***** Supplied material
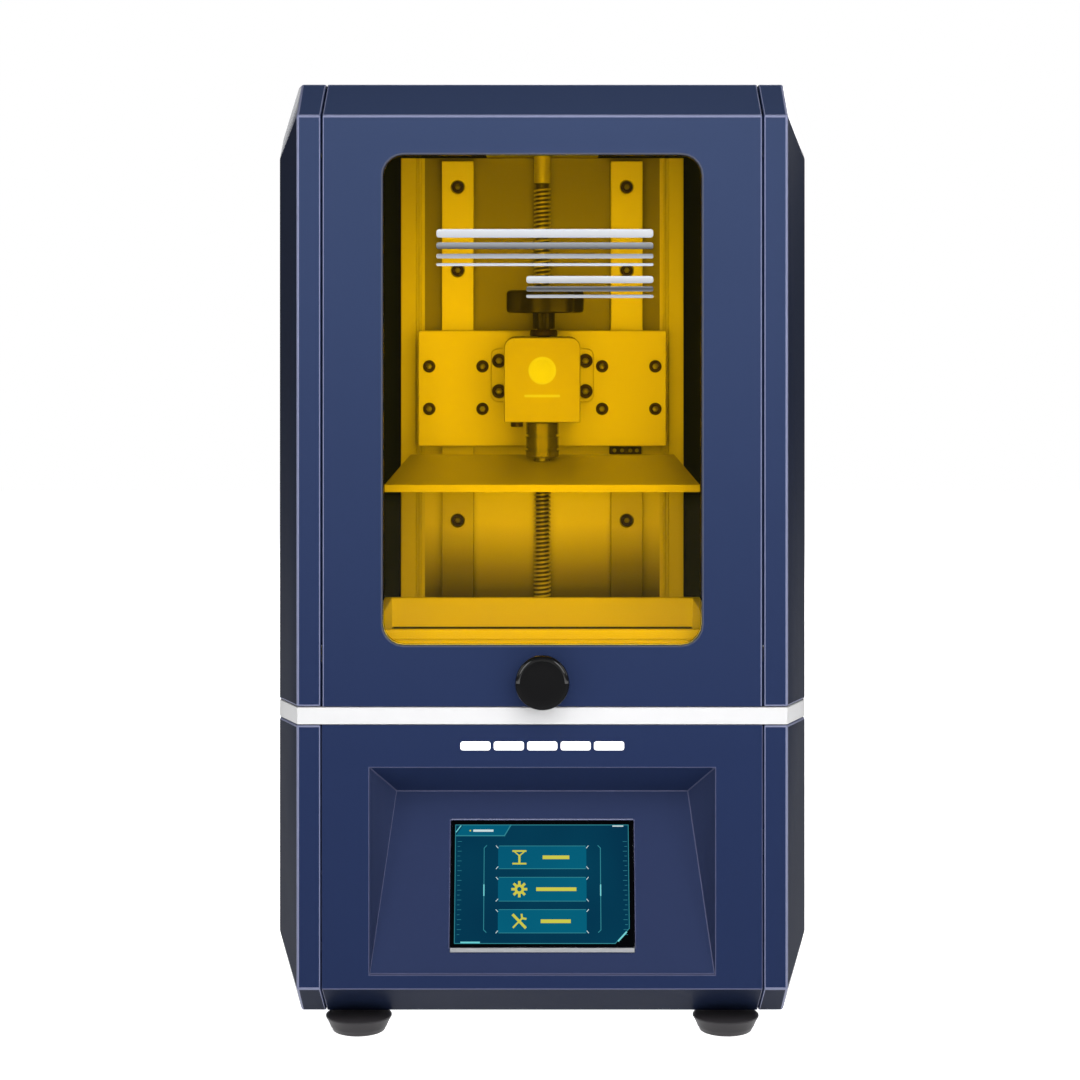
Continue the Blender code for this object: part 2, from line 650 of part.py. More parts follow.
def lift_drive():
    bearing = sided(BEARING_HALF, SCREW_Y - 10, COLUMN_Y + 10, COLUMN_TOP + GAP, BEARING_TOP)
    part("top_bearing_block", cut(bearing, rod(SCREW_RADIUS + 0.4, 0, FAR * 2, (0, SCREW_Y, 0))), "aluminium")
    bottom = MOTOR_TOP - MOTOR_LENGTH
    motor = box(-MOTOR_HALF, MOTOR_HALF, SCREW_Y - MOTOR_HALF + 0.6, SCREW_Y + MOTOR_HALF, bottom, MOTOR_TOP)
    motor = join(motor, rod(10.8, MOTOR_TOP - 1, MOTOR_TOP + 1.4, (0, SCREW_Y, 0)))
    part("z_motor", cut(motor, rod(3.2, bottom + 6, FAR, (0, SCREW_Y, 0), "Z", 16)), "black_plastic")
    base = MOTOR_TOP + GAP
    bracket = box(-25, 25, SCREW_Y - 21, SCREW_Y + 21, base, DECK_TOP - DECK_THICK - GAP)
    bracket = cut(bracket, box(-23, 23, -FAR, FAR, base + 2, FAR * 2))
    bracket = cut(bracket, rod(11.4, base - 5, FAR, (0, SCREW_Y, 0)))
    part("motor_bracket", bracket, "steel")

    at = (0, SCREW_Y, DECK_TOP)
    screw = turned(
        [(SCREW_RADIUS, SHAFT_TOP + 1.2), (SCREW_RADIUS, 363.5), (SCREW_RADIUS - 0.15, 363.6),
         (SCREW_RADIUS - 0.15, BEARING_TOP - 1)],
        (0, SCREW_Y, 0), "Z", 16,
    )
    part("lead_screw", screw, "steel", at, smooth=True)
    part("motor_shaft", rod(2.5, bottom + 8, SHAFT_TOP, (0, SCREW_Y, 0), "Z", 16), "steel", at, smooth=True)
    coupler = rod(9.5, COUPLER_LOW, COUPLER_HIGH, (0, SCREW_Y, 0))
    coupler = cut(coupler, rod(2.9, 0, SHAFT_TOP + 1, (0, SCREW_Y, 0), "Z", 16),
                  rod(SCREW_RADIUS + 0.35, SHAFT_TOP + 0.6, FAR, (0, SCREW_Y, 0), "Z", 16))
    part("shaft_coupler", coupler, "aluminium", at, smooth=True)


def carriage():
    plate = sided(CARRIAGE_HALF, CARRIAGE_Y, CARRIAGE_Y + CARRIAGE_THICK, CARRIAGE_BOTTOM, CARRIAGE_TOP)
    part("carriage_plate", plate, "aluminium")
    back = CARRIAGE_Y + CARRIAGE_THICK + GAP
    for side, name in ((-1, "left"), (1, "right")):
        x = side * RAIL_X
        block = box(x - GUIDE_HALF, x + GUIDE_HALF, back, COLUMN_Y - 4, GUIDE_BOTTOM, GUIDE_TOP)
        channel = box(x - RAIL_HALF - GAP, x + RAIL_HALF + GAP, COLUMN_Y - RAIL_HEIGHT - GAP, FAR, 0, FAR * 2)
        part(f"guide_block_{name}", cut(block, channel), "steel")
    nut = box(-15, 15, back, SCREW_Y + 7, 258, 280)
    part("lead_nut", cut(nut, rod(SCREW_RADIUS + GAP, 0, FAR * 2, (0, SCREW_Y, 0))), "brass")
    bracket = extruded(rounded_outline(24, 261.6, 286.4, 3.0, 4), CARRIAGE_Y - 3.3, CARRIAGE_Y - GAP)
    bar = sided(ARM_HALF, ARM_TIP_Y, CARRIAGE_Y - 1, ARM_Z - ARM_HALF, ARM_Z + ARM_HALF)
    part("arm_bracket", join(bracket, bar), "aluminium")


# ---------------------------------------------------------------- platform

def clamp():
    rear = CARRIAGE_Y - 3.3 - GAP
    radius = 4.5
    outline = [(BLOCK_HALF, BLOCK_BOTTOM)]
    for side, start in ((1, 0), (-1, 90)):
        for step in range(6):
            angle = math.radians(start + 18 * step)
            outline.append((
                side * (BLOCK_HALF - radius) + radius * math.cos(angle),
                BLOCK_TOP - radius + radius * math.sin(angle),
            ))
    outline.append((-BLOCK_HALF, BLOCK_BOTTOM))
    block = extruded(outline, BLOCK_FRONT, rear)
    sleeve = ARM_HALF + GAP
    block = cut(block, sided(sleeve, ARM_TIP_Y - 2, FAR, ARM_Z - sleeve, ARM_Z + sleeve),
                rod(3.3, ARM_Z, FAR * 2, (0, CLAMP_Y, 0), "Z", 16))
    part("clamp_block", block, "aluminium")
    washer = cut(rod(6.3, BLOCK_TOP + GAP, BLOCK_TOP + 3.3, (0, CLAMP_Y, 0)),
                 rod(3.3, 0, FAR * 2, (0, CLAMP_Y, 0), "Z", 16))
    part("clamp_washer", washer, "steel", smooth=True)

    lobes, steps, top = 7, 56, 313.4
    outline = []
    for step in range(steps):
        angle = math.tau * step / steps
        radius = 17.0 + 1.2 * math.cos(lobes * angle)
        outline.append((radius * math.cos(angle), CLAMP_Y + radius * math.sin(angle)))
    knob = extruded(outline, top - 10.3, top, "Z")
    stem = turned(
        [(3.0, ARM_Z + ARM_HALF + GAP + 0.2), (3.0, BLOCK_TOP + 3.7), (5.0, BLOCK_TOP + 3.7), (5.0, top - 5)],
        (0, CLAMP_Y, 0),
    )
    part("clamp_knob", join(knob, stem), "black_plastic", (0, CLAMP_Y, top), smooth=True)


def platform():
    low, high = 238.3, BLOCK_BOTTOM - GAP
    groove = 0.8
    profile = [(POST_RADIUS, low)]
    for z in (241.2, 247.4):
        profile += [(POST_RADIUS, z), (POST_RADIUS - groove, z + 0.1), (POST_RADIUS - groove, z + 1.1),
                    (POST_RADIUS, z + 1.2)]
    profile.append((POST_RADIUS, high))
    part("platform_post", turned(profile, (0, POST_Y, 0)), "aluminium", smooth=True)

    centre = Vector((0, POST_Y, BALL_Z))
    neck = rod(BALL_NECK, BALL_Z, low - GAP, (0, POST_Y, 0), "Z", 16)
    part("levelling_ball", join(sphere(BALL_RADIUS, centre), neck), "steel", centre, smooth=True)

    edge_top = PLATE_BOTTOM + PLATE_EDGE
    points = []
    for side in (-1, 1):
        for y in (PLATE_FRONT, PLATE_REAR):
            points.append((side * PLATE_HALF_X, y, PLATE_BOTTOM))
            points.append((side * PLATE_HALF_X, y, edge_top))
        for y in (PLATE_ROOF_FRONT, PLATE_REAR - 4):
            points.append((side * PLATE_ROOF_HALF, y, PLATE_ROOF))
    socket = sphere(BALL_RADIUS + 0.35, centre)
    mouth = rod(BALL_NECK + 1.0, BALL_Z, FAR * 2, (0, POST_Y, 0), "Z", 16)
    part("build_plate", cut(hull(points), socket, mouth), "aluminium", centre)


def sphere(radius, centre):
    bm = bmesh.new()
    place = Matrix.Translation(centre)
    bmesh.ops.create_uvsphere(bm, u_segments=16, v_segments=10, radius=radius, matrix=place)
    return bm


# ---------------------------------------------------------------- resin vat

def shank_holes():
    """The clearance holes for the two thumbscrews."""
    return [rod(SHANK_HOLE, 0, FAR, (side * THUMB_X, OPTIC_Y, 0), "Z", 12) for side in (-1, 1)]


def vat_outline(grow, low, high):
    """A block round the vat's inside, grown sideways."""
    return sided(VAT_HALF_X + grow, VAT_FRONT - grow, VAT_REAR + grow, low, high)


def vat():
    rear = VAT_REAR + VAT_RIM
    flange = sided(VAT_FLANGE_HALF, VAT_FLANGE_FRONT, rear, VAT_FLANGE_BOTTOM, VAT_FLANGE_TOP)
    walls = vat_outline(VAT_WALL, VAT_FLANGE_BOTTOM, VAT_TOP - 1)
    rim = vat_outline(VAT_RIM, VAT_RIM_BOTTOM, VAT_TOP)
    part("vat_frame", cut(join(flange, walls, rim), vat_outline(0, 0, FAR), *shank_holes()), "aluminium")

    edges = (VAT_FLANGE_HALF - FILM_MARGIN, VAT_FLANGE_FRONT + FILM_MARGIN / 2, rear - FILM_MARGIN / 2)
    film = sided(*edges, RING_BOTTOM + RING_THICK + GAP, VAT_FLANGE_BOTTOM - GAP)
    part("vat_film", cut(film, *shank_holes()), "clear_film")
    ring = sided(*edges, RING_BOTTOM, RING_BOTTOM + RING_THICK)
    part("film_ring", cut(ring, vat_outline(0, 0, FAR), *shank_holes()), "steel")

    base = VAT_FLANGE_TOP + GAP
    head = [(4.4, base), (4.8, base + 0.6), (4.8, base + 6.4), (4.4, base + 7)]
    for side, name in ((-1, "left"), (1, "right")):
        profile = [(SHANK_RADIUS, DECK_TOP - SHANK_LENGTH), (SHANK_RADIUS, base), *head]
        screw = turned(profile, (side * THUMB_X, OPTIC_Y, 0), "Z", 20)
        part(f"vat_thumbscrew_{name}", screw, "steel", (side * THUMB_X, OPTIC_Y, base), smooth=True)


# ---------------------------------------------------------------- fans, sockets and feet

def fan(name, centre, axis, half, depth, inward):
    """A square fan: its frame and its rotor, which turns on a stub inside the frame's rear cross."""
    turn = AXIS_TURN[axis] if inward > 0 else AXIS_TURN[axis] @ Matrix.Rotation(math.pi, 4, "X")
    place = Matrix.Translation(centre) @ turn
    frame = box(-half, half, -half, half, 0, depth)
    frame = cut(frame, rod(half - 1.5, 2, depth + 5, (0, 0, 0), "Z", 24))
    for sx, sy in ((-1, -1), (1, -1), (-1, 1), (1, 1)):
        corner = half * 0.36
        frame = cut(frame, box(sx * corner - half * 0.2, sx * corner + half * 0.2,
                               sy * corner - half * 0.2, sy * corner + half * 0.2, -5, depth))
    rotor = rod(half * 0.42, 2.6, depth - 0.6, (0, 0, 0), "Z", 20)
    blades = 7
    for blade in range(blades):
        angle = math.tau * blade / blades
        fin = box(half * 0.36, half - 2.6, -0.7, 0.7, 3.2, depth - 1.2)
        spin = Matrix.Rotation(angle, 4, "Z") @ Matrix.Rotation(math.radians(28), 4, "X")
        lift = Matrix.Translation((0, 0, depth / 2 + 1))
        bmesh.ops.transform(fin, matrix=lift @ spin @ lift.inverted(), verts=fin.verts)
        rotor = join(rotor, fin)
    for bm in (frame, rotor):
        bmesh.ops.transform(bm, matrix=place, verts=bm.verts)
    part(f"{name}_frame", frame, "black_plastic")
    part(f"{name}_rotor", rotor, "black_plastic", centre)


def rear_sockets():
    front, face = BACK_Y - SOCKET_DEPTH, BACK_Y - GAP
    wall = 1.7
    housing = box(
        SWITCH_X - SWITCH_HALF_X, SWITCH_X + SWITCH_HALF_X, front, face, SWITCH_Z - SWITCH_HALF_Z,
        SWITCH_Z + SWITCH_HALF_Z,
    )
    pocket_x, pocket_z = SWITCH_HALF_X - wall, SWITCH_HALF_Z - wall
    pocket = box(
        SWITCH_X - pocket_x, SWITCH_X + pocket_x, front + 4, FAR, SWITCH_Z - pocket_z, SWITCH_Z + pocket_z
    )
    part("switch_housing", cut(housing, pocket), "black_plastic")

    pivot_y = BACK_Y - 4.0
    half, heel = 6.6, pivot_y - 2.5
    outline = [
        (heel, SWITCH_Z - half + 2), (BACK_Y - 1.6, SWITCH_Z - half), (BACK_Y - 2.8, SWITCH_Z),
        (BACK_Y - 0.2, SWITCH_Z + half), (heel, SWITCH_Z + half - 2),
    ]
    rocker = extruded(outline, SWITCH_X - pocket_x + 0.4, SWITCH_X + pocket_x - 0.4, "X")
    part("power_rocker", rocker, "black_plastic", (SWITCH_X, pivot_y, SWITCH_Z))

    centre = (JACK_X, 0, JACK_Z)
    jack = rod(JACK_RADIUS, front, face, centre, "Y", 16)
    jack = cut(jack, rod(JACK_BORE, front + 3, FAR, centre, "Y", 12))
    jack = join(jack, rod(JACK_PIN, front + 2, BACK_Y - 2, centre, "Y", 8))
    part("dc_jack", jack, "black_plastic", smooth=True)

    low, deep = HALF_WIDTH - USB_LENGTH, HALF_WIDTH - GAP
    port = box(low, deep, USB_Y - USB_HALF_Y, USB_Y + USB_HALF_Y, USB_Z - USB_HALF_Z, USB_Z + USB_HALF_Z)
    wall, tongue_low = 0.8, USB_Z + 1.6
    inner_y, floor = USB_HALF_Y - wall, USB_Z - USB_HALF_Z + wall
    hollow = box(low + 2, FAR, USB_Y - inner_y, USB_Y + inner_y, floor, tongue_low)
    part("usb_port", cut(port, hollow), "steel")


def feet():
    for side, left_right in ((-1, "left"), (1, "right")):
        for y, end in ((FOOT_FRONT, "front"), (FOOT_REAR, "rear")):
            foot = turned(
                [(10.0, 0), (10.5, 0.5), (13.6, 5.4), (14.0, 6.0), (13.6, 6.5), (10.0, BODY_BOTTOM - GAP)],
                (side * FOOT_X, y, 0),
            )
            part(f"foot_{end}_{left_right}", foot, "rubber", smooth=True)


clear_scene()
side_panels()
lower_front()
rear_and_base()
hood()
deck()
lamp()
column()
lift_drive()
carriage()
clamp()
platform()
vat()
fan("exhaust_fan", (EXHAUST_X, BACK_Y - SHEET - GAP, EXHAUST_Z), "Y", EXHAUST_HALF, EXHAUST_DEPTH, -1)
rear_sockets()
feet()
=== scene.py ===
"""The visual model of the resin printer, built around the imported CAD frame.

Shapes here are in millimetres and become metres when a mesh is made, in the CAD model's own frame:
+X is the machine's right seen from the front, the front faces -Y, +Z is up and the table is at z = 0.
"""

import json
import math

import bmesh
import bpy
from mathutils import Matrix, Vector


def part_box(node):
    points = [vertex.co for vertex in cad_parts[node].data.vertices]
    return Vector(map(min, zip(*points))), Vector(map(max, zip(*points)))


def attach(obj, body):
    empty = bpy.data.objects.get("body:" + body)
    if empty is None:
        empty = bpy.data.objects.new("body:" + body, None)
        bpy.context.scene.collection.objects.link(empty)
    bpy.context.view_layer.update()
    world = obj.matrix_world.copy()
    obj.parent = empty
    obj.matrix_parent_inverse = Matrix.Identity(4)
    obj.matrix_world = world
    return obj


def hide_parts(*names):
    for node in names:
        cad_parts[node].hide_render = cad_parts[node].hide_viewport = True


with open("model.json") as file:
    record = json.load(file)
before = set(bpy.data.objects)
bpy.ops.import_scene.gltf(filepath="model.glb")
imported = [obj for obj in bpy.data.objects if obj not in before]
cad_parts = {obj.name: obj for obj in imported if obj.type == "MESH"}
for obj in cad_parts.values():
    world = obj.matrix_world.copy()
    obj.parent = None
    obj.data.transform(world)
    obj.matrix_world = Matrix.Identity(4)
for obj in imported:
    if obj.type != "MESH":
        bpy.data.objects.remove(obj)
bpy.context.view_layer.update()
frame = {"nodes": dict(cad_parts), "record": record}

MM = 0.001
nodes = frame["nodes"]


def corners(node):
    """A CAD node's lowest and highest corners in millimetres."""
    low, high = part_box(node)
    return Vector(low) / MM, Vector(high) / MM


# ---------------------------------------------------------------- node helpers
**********
Written exercise
Filter the listing above for the string "nodes" and copy every matching line.

Solution to the problem
frame = {"nodes": dict(cad_parts), "record": record}
nodes = frame["nodes"]